§ **Supplied data**
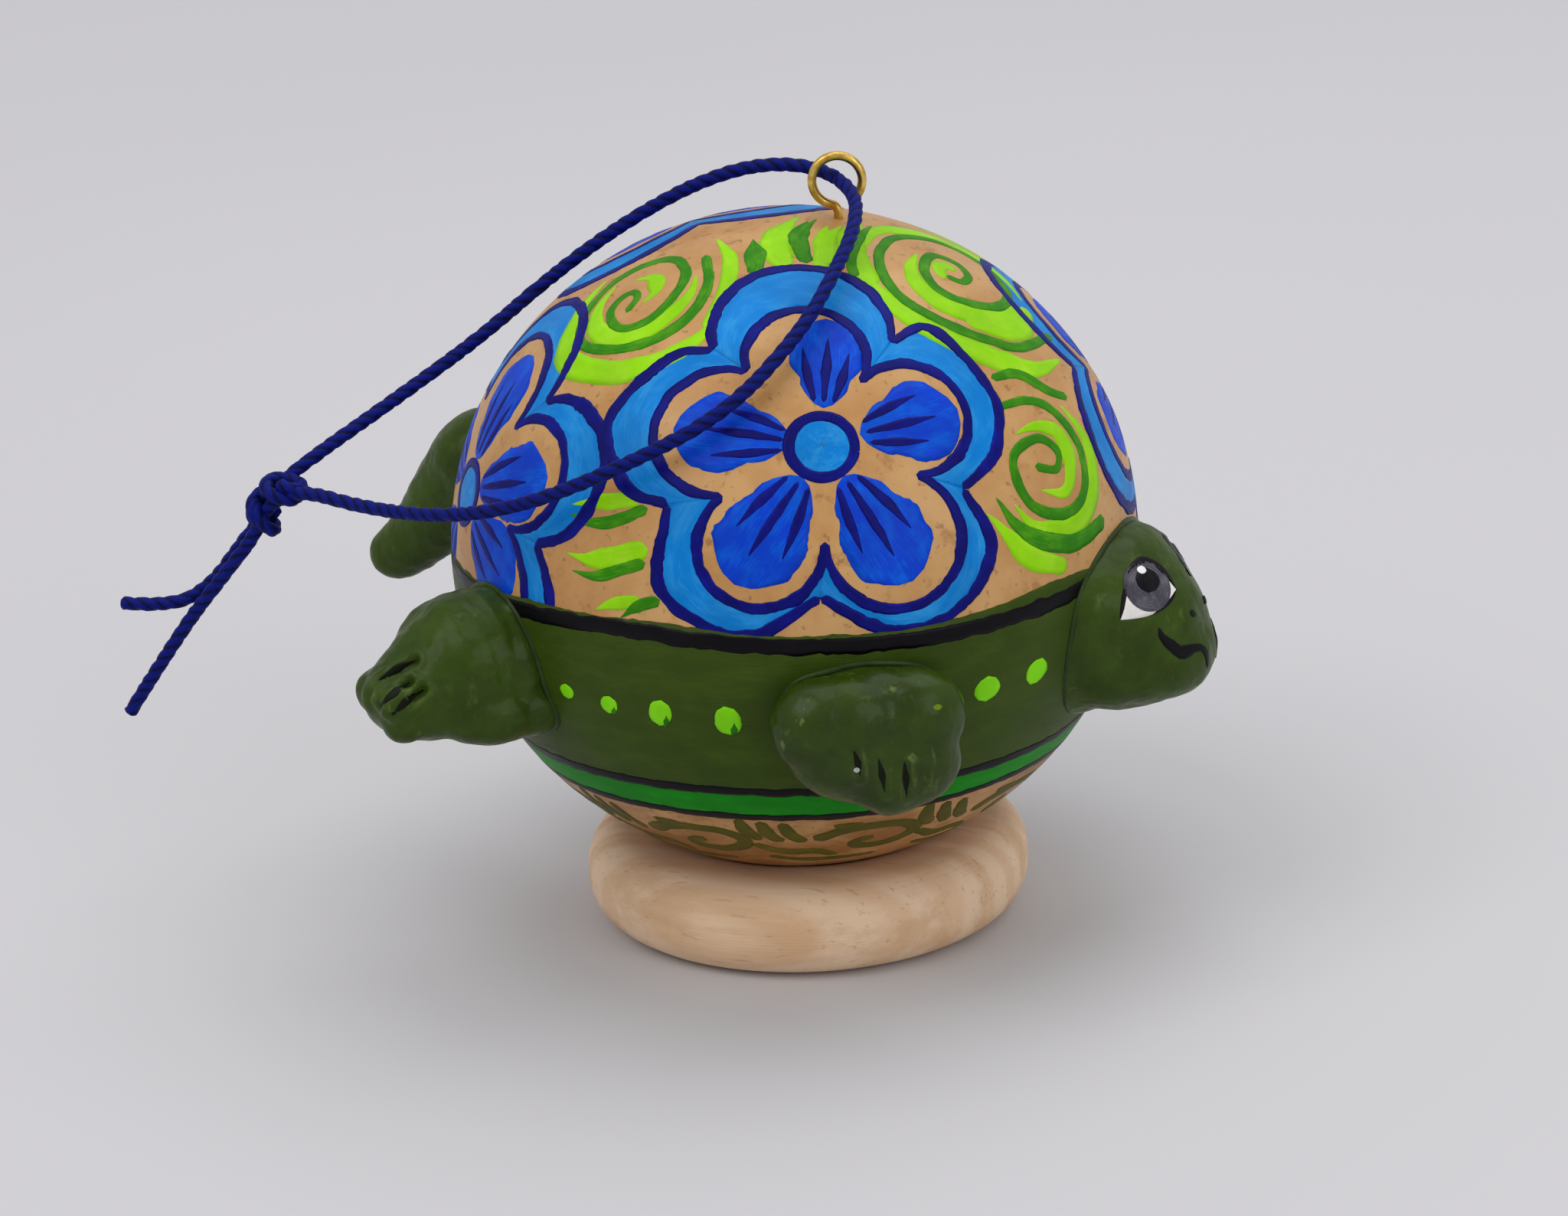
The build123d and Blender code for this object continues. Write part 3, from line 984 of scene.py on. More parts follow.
@dataclass
class TwistedTube:
    """A three-strand twisted cord swept along a line.

    Args:
        radius: The cord's radius.
        pitch: Length of one full turn of the twist.
        step: Length of one ring of the mesh.
        around: Points around it.
        strands: Number of strands.
    """

    radius: float = 0.7
    pitch: float = 4.6
    step: float = 0.24
    around: int = 18
    strands: int = 3

    def sweep(self, mesh: bmesh.types.BMesh, marks: object, line: Sequence[Vector], seed: float,
              narrow: float = 1.0) -> None:
        """Add the cord along a line to a mesh.

        Args:
            mesh: Where it goes.
            marks: The vertex layer for length, depth in the twist and seed; the finish turns that depth into
                painted shade.
            line: The centreline.
            seed: Start of its unevenness.
            narrow: The share of the radius that it keeps.
        """
        length = sum((b - a).length for a, b in zip(line, line[1:]))
        count = max(6, math.ceil(length / self.step))
        spots = even_line(line, count + 1)
        frames: list[tuple[Vector, Vector]] = []
        way = (spots[1] - spots[0]).normalized()
        side = way.orthogonal().normalized()
        for i in range(count + 1):
            new_way = (spots[min(count, i + 1)] - spots[max(0, i - 1)]).normalized()
            side = way.rotation_difference(new_way) @ side
            side = (side - new_way * side.dot(new_way)).normalized()
            frames.append((side.copy(), new_way.cross(side)))
            way = new_way
        made = bmesh.ops.create_grid(mesh, x_segments=count, y_segments=self.around, size=1.0)
        verts = made["verts"]
        for vert in verts:
            i = round((vert.co.x + 1) / 2 * count)
            angle = (vert.co.y + 1) * math.pi
            run = length * i / count
            twist = run / self.pitch + 0.16 * noise.noise(Vector((run * 0.3, seed, 1.0)))
            lobe = abs(math.cos(0.5 * self.strands * (angle - math.tau * twist)))
            fuzz = 0.05 * noise.noise(Vector((run * 3.1, 2.2 * math.cos(angle),
                                              2.2 * math.sin(angle) + seed)))
            fuzz += 0.05 * noise.noise(Vector((run * 0.9, 3.0, seed)))
            shape = 0.82 + 0.21 * lobe ** 0.7 + fuzz
            ends = min(1.0, (run + 0.16) / 0.4, (length - run + 0.16) / 0.4) ** 0.5
            a, b = frames[i]
            vert.co = spots[i] + (a * math.cos(angle) + b * math.sin(angle)) * (self.radius * narrow * shape
                                                                                * ends)
            vert[marks] = (run, lobe, seed)
        bmesh.ops.remove_doubles(mesh, verts=verts, dist=0.002)
        rims = [edge for edge in mesh.edges if edge.is_boundary]
        bmesh.ops.holes_fill(mesh, edges=rims, sides=0)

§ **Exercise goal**
Repeat the material word for word, in full.

§ **Result of the exercise**
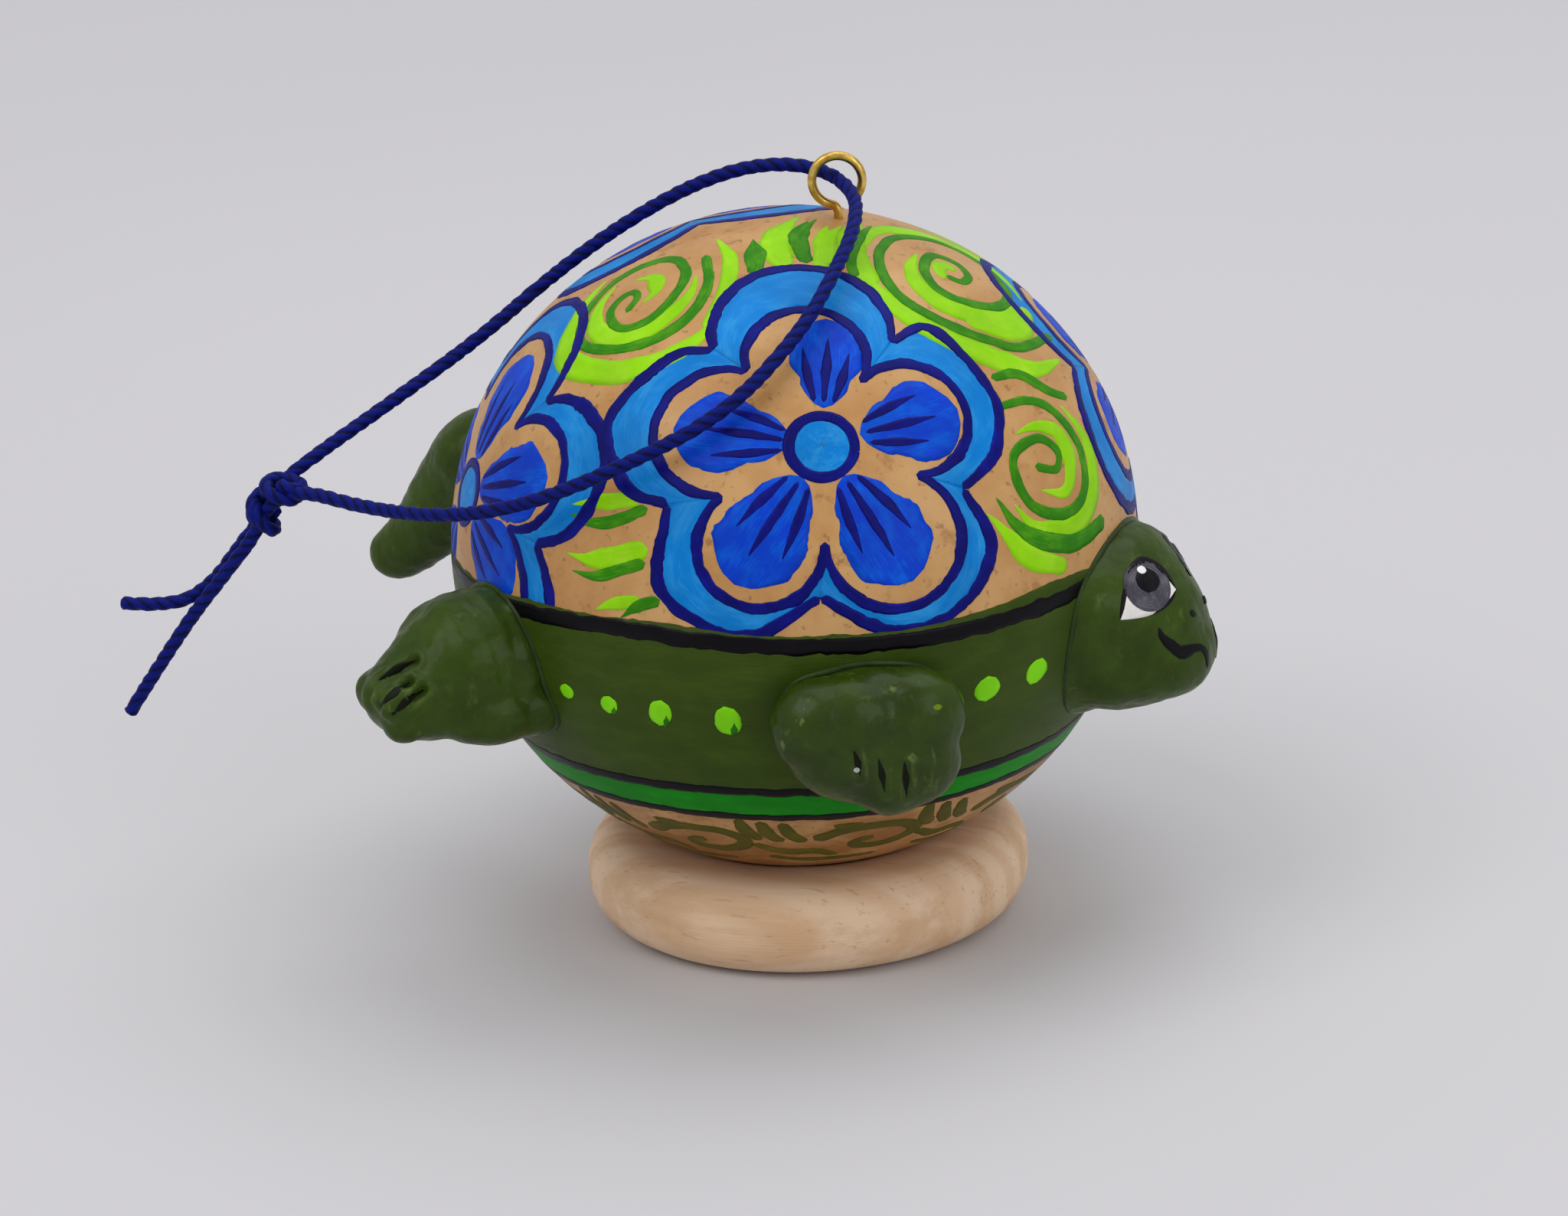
The build123d and Blender code for this object continues. Write part 3, from line 984 of scene.py on. More parts follow.
@dataclass
class TwistedTube:
    """A three-strand twisted cord swept along a line.

    Args:
        radius: The cord's radius.
        pitch: Length of one full turn of the twist.
        step: Length of one ring of the mesh.
        around: Points around it.
        strands: Number of strands.
    """

    radius: float = 0.7
    pitch: float = 4.6
    step: float = 0.24
    around: int = 18
    strands: int = 3

    def sweep(self, mesh: bmesh.types.BMesh, marks: object, line: Sequence[Vector], seed: float,
              narrow: float = 1.0) -> None:
        """Add the cord along a line to a mesh.

        Args:
            mesh: Where it goes.
            marks: The vertex layer for length, depth in the twist and seed; the finish turns that depth into
                painted shade.
            line: The centreline.
            seed: Start of its unevenness.
            narrow: The share of the radius that it keeps.
        """
        length = sum((b - a).length for a, b in zip(line, line[1:]))
        count = max(6, math.ceil(length / self.step))
        spots = even_line(line, count + 1)
        frames: list[tuple[Vector, Vector]] = []
        way = (spots[1] - spots[0]).normalized()
        side = way.orthogonal().normalized()
        for i in range(count + 1):
            new_way = (spots[min(count, i + 1)] - spots[max(0, i - 1)]).normalized()
            side = way.rotation_difference(new_way) @ side
            side = (side - new_way * side.dot(new_way)).normalized()
            frames.append((side.copy(), new_way.cross(side)))
            way = new_way
        made = bmesh.ops.create_grid(mesh, x_segments=count, y_segments=self.around, size=1.0)
        verts = made["verts"]
        for vert in verts:
            i = round((vert.co.x + 1) / 2 * count)
            angle = (vert.co.y + 1) * math.pi
            run = length * i / count
            twist = run / self.pitch + 0.16 * noise.noise(Vector((run * 0.3, seed, 1.0)))
            lobe = abs(math.cos(0.5 * self.strands * (angle - math.tau * twist)))
            fuzz = 0.05 * noise.noise(Vector((run * 3.1, 2.2 * math.cos(angle),
                                              2.2 * math.sin(angle) + seed)))
            fuzz += 0.05 * noise.noise(Vector((run * 0.9, 3.0, seed)))
            shape = 0.82 + 0.21 * lobe ** 0.7 + fuzz
            ends = min(1.0, (run + 0.16) / 0.4, (length - run + 0.16) / 0.4) ** 0.5
            a, b = frames[i]
            vert.co = spots[i] + (a * math.cos(angle) + b * math.sin(angle)) * (self.radius * narrow * shape
                                                                                * ends)
            vert[marks] = (run, lobe, seed)
        bmesh.ops.remove_doubles(mesh, verts=verts, dist=0.002)
        rims = [edge for edge in mesh.edges if edge.is_boundary]
        bmesh.ops.holes_fill(mesh, edges=rims, sides=0)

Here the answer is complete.